What is the best way to track job applications in 2026?

The most effective approach is using a tool that connects your application activity to your tracker automatically. When you apply and track in the same place, your pipeline stays current without extra effort. Pronto does this natively, every application you submit is logged immediately. For standalone tracking, a kanban-style tool like Huntr or Teal gives you a clearer picture than a spreadsheet.

Can I track job applications without a spreadsheet?

Completely. Spreadsheets require manual updates for every status change and offer no automation, reminders, or pipeline visibility. Tools like Pronto, Huntr, and Teal replace spreadsheets with purpose-built trackers that are easier to maintain and give you a faster read on where your search stands.

Why does job application tracking matter?

At high application volumes, it is easy to lose track of where things are, miss follow-up windows, or go into an interview without remembering which resume you submitted. A good tracker keeps you accountable, surfaces what needs attention, and prevents good opportunities from slipping through the cracks because you forgot to follow up. It also gives you data about your search, what is converting, what is not, and where you should focus.
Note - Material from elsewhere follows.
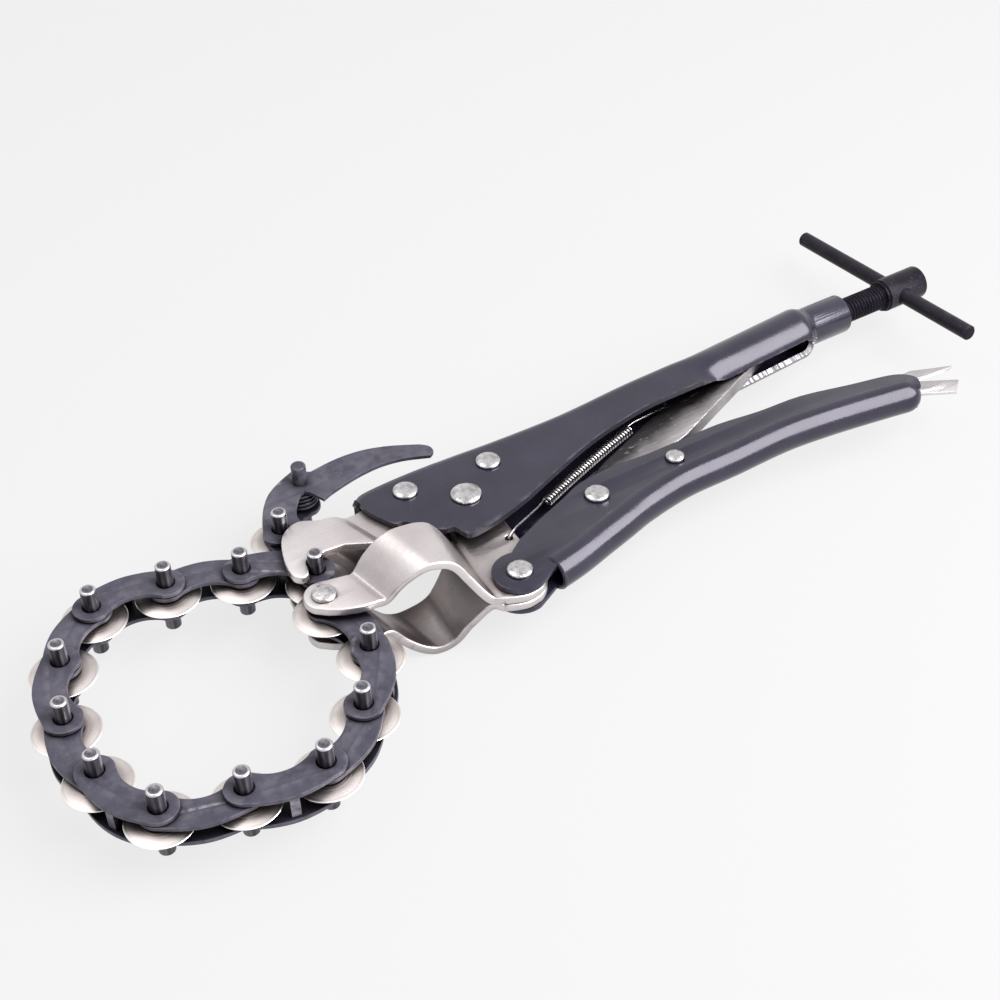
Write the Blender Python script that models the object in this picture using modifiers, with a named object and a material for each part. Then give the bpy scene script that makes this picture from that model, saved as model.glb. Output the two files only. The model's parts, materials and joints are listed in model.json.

What should I track in a job application spreadsheet?

At minimum: company name, role title, application date, status (applied/interview/offer/rejected), job posting URL, and the contact name if you have one. Adding the job description itself saves you when the posting disappears and you have an interview call six weeks later.

How do I follow up on a job application without being annoying?

Wait 5 to 7 business days after the stated decision date, or 2 weeks if none was given. Send one short email reaffirming your interest. If there is no response after that, move on. A tracker tells you exactly when the clock started so you are not guessing.